|Design of a Suspension Burner System for Forestry and Agricultural Residues (NRI)|
The sample of coir residue received from a Sri Lankan coir factory consisted of pith and fibre at a moisture content of 86% (wet basis). During consideration of the potential use of this material as a fuel for a suspension burner a simple assessment was made of various methods of expelling the surface water. The results of this work and a general summary are given below.
Trials with a hydraulic press
A weighed amount of material was placed in a slotted cylinder and compacted by a hydraulic ram to extract the water. The load, sustained until the flow water ceased, was measured by a transducer and the overall moisture content of the pressed material was calculated. The pressed material was in the form of a solid cake. The results obtained are shown below:
Table - Trials with a hydraulic press
Note:* compaction ratio is defined as original depth of material divided by final depth of material. Cylinder area-333 cm2
Trials with a screw press
A known amount of wet material was placed in a perforated cylinder and a load was applied through a screw (50 mm diameter, 6 mm pitch) for approximately 5 minutes. The screw was turned manually, using in the first trial a short lever and in the second and third trials a longer lever.
An estimate of the applied peak load was calculated. The pressed material was weighed and the moisture content calculated. The results obtained are shown below:
Table - Trials with a screw press
Note: Cylinder area-485 cm2
It is possible to dewater coir residue to approximately 65% moisture content using a screw press. However this should be considered a reasonable practical limit when considering the repetitive manual batch-process required.

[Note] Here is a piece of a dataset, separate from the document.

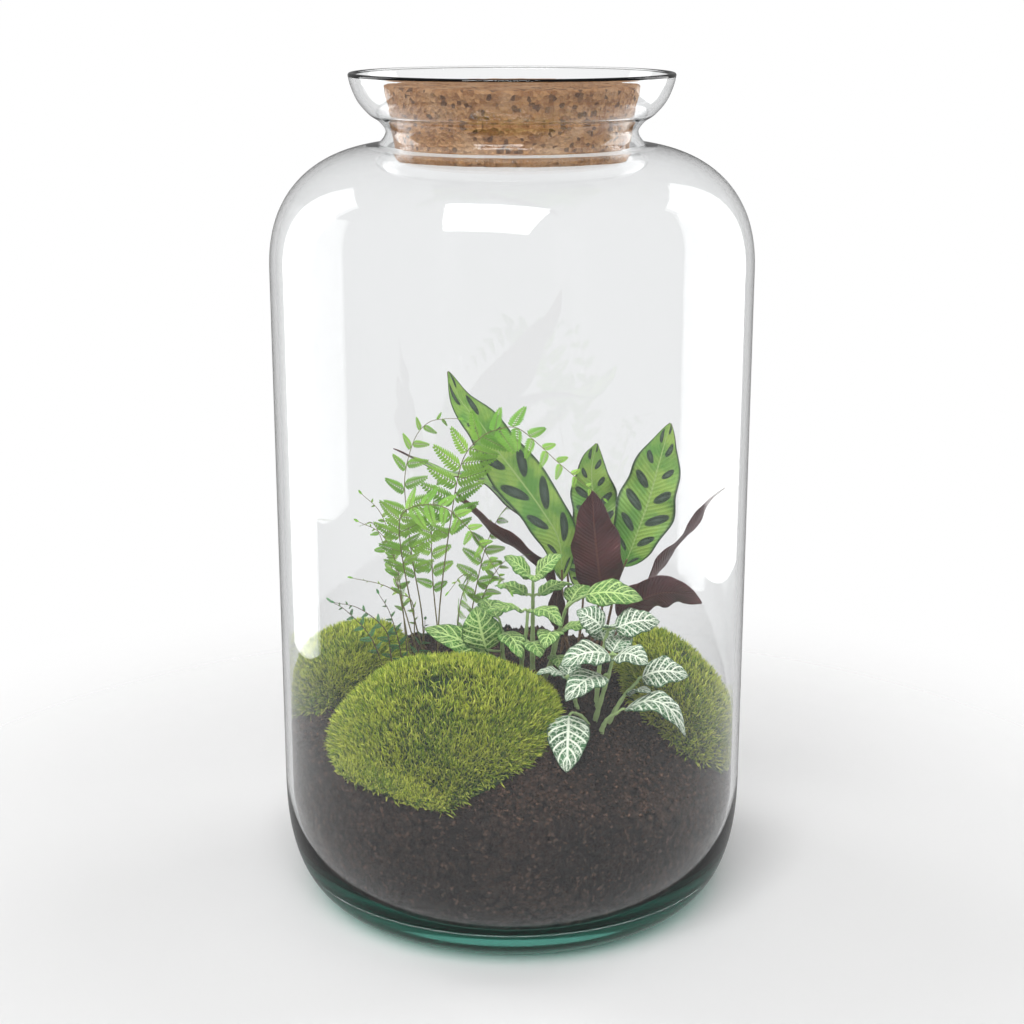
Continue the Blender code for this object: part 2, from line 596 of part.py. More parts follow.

It should be noted that assuming a 40 kg/h feedrate, a volume of approximately 0.5 m3 of wet material (equivalent to 286 kg at 86% moisture content) at a bulk density of 600 kg/m3 will be required. If the pressing area can be increased by 25% (total loading about 19 tonnes), 8 pressings per hour would be necessary. At a compaction ratio of 4, the screw travel would be 750 mm, which can only be shortened by the use of 2 or more presses as the pressing area has been maximized.
Physical characteristics of the pressed material
The pressed material is in the form of a strongly bound cake. At 65% moisture content it has a calculated net calorific value of 5.0 MJ/kg, against its gross calorific value of 19.27 MJ/kg.
Approximate sieve analysis of non-pressed material and pressed material
A sieve analysis was carried out; the results are shown below:
Table - Sieve analysis
The material retained on the 4.0 mm mesh consisted mainly of long fibre, together with, particularly in the case of the pressed material, lumps of matted dust. The large fractions on 16 and 30 meshes consisted of dust or discrete particles together with very short fibre. Both types of material were sieved but the pressed material had to be teased apart first.
Trials with a centrifuge
A moisture content of 75% was achieved using a small spin dryer. It is possible that better results could be obtained on a faster and more powerful machine. However any such machine may prove expensive.
Trials with Protessor expeller and a Rosedown expeller
Dewatering proved unsuccessful as it was not possible to feed the wet coir residue into the expellers.
The need in the coir fibre industry is for low cost/capacity equipment; it is therefore clear that within this framework a purpose-built screw press would be acceptable. However, the final moisture content of the product would not be less than 65% and would be in the form of a compacted cake having the dimensions of the press body. This cake has considerable stability and would require significant mechanical action to break it down for suspension burner use and further drying if deemed necessary. Given the characteristics of a screw press operation, the pressed cake's relatively large dimensions, and the significant levels of large fibres present in the product, it is clear that, whilst this amount of dewatering may be acceptable on a cost/operation basis, it would present considerable difficulties for suspension burner operations.